The lidar – like radar, but using a laser – found the winds, commonly only 20 km an hour, are enough to whisk dust up to 3.5 km above the ground. “The Canadian team is walking on moonbeams today because all three of our instruments are up and running,” York Professor Jim Whiteway said. Canada furnished the $37-million mini-weather station aboard the new Mars Phoenix lander and yesterday was the final day in the first phase of unwrapping all the gear and making sure it can send home data.
- York University researchers led the Canadian science team for NASA’s Phoenix Mission, marking the first time Canada has taken part in a Mars landing, wrote Inside Toronto’s online news May 29. “It’s a great relief to the Canadian team,” Peter Taylor, professor of atmospheric science and applied mathematics in York’s Faculty of Science & Engineering, said regarding the lidar’s success. Taylor said scientists are now holding their breath for Phoenix’s robotic arm to start digging into the surface to see if ice exists below, which he expects will happen in several days.
Anti-abortion club ban is more ‘theft’ than free speech, says Post editorial
Can student organizations rightly withhold funding from some groups that are morally objectionable?, asked the National Post in an editorial May 30. Certainly, they can. Because the question involves the disposition of fees that undergraduates have no choice but to pay – at least if they are to receive access to the tax-funded benefits of university life – the line has to be drawn somewhere. Nobody would be comfortable with a student union using its effective control of the campus gates to extort endowments for groups in favour of, say, genocide.
But of course, the compulsory status of student-union (SU) fees cuts both ways. It is certainly wrong to take money from some students and use it in a lopsided fashion to promote the opposite side in a legitimate, ongoing public debate. And what else is the executive of the York Federation of Students (YFS) doing by meeting during the summer to sneak through a ban on funding and access to SU resources for pro-life groups? The YFS’s actions are not so much a free-speech issue as a simple instance of theft.
Student unions – at York and elsewhere – are free to posture all they like on behalf of fashionable progressive causes. But a line is crossed when they stifle the truth-finding function that is at the core of a university’s mission. If the YFS is so beholden to a radical and intolerant political agenda that it cannot conduct itself in accordance with that mission, the university should strip it of its powers and oversee student services in its own administrative capacity.
- As a York student I was not surprised to learn of the York Federation of Students’ most recent attempt to stifle free speech – a proposal to ban student clubs opposed to abortion, wrote Jonathan Roth, president of York’s Campus Coalition of Zionists in a letter to the National Post May 30. Robert J. Tiffin, York’s vice-president of students, says he is “disappointed” by the policy and adds that denying students access to the various aspects of the abortion debate is “not in keeping with the school’s mandate.”
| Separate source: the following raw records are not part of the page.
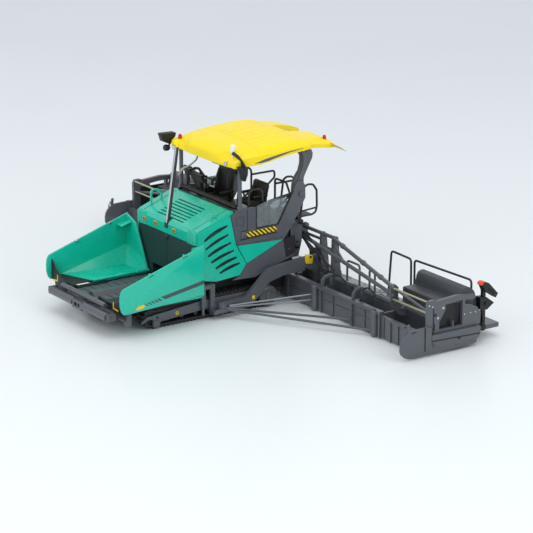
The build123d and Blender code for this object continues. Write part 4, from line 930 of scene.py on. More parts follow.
# %% vent slots
VENT_SLOTS = (
    # three points along each slot, front, middle and rear
    ((2.4, 36.4), (-3.6, 39.7), (-9.8, 41.4)),
    ((1.6, 32.4), (-4.2, 35.3), (-10.5, 37.2)),
    ((0.4, 29.0), (-5.4, 31.6), (-12.2, 33.2)),
    ((-1.2, 25.8), (-7.2, 28.1), (-13.6, 29.4)),
    ((-3.6, 22.6), (-9.2, 24.9), (-15.0, 26.1)),
    ((-5.8, 20.1), (-11.0, 22.1), (-16.5, 23.0)),
)
slots = new_shape()
for front, middle, rear in VENT_SLOTS:
    ends = [Vector((point[0], 0.0, point[1])) for point in (front, middle, rear)]
    bend = ends[1] * 2 - (ends[0] + ends[2]) / 2
    centres = [ends[0].lerp(bend, k / 8).lerp(bend.lerp(ends[2], k / 8), k / 8) for k in range(9)]
    halves = [0.3 + 0.25 * math.sin(math.pi * k / 8) for k in range(9)]
    upper = [(point.x, point.z + half) for point, half in zip(centres, halves)]
    lower = [(point.x, point.z - half) for point, half in zip(centres, halves)]
    add_plate(slots, upper + lower[::-1], SIDE_Y - 0.4, SIDE_Y + 0.22, 0.0)
mirror_shape(slots)
piece(slots, "side_panel_vent_slot_shades", BLACK, "tractor")
report("vent slots")

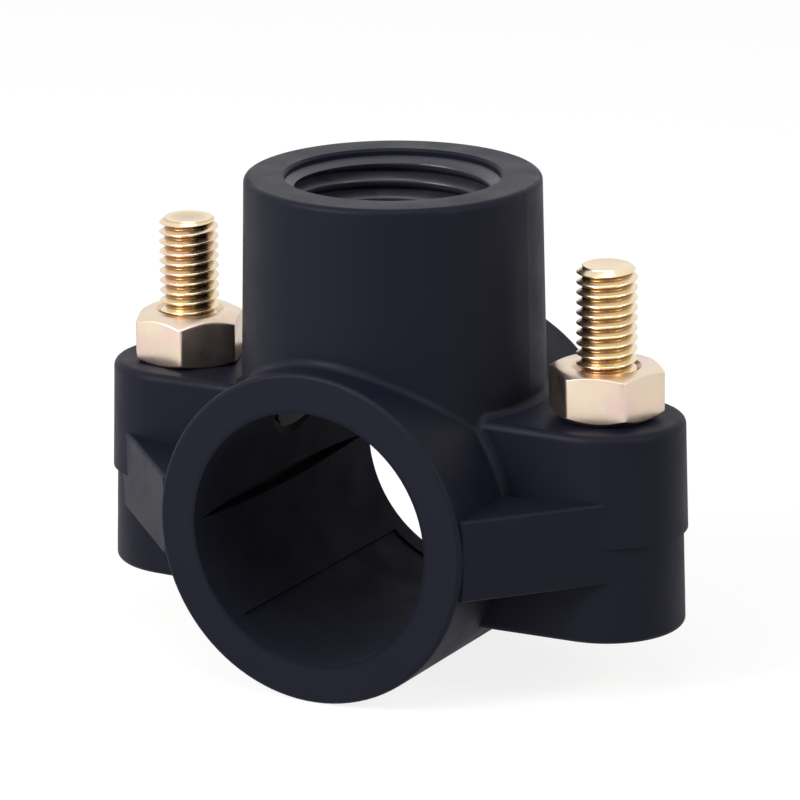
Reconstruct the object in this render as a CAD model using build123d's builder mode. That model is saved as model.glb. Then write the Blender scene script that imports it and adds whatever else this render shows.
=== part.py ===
from build123d import *
import math
import os

os.makedirs("parts", exist_ok=True)

# Millimetres. The origin is on the pipe axis under the outlet, Y runs along the pipe, Z up the outlet.

# Pipe sleeve, split on the plane through the pipe axis: bore, wall, and how far each end runs
# past the foot of the socket
PIPE_R = 12.6
SLEEVE_WALL = 3.85
SLEEVE_OVER = 2.775
RING_ROUND = 0.45

# Seal seat, which stays inside the bore's width, the rubber ring in it, and the tapping hole
# inside the ring
SEAT_INSET = 0.85
SEAT_DEPTH = 2.5
SEAL_CLEAR = 0.3
SEAL_SET_BACK = 0.15
SEAL_WIDTH = 3.25
PASSAGE_INSET = 0.6

# Outlet socket. Its bore stands at the roots of a female half-inch pipe thread, whose ridge
# is not in the solid.
LEDGE = 1.4
THREAD_DEEP = 15.75
THREAD_R = 10.5
SOCKET_WALL = 4.0
SOCKET_DRAFT = 1.2
SOCKET_ROUND = 0.6
SADDLE_FILLET = 0.8
MOUTH_CHAMFER = 0.25

# Bolting ears: the upper ones overhang the lower by a small step at the parting plane
UPPER_EAR_Z = 11.0
UPPER_ROOT_IN = 0.32
LOWER_EAR_Z = 9.7
LOWER_EAR_R = 7.5
LOWER_ROOT_OUT = 0.5
EAR_STEP = 0.42
EAR_DRAFT = 1.45
EAR_ROUND = 0.8
LOWER_EAR_ROUND = 0.6

# Diamond flange either side of the parting plane: set-back of its corners from the sleeve's
# ends, how far inside the lower ear's round its sides end, and thickness at the sleeve and
# at the bolt for each half
FLANGE_SET_BACK = 0.7
FLANGE_INSET = 0.05
FLANGE_OVER = (4.0, 4.6)
FLANGE_UNDER = (4.05, 3.55)
FLANGE_ROUND = 0.35

# Relief along the inner edges of the parting plane, and a shallow one in the floor
GAP_END_WALL = 1.0
GAP_RISE = 0.75
GAP_DEPTH = 1.7
FLOOR_DEEP = 0.25
FLOOR_END_WALL = 2.2
FLOOR_ANGLE = 42.3

# M6 hexagon bolts and nuts
BOLT_R = 2.95
HOLE_CLEAR = 0.35
THREAD_CLEAR = 0.05
HEAD_TOP_Z = -4.35
HEAD_K = 4.0
HEAD_AF = 9.85
POCKET_CLEAR = 0.2
RIGHT_LENGTH = 30.3
LEFT_LENGTH = 29.75
END_CHAMFER = 0.6
NUT_AF = 10.0
NUT_M = 5.0
NUT_SINK = 0.4
NUT_TO_SOCKET = 2.425
RIGHT_NUT_TURN = 13.5
LEFT_NUT_TURN = 50.0

# Turned-off corners: share of a face's width that stays flat, and slope. A nut has one deep
# side and one shallow side, and the left nut is on the other way up.
DEEP_SHARE = 0.842
DEEP_SLOPE = 30.0
SHALLOW_SHARE = 0.97
SHALLOW_SLOPE = 22.0

# What follows from them
PIPE_LINE = (90, 0, 0)
SLEEVE_R = PIPE_R + SLEEVE_WALL
SEAT_R = PIPE_R - SEAT_INSET
SEAT_ROOF_R = PIPE_R + SEAT_DEPTH
SEAL_OUT_R = SEAT_R - SEAL_CLEAR
SEAL_IN_R = SEAL_OUT_R - SEAL_WIDTH
PASSAGE_R = SEAL_IN_R - PASSAGE_INSET
THREAD_FOOT_Z = SEAT_ROOF_R + LEDGE
SOCKET_TOP_Z = THREAD_FOOT_Z + THREAD_DEEP
SOCKET_TOP_R = THREAD_R + SOCKET_WALL
UPPER_EAR_R = LOWER_EAR_R + EAR_STEP
UPPER_EAR_ROOT = UPPER_EAR_R - UPPER_ROOT_IN
LOWER_EAR_ROOT = LOWER_EAR_R + LOWER_ROOT_OUT
HOLE_R = BOLT_R + HOLE_CLEAR
NUT_BORE_R = BOLT_R + THREAD_CLEAR


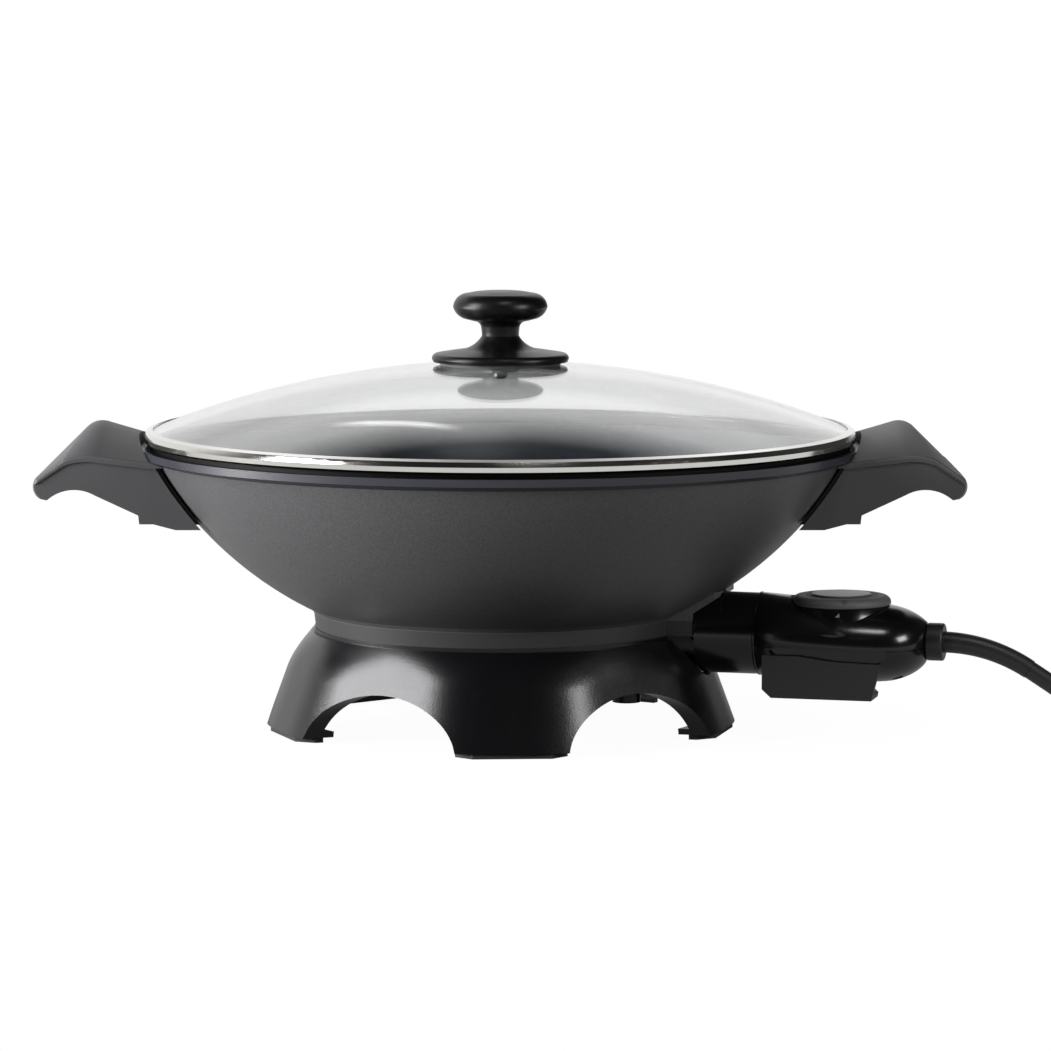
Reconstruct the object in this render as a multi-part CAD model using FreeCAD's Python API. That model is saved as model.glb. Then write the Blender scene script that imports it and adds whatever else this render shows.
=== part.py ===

I’m not convinced he believes this, wrote Roth. In fact, Tiffin failed to take action when informed that University administrators had banned the pro-Israel Campus Coalition of Zionists from conducting events on campus. That decision sparked a complaint that is now before the Ontario Human Rights Commission. With York’s administration suppressing free speech, it’s little wonder that the school’s student government is also headed in the wrong direction.
- University administrators and student union officials are at odds over a controversial motion put forward by the union that aims to restrict a particular type of advocacy group from participating in campus debates and discussions, wrote the Toronto Star May 30.
“The motion reads that student union resources will not be granted to organizations that are anti-choice…in regards to abortion,” said Gilary Massa, vice-president external of the York Federation of Students.
Robert Tiffin, the school’s vice-president students, disagrees. “The university believes that we should be promoting opportunities for debate to occur,” Tiffin said. “When one does decide to support one side or the other, at least you’re making an informed decision when you’ve been exposed to both sides.”
- Douglas Cumming, finance professor in the Schulich School of Business at York, spoke about why a single national securities regulator would be good for Canada, on CBC Radio May 29.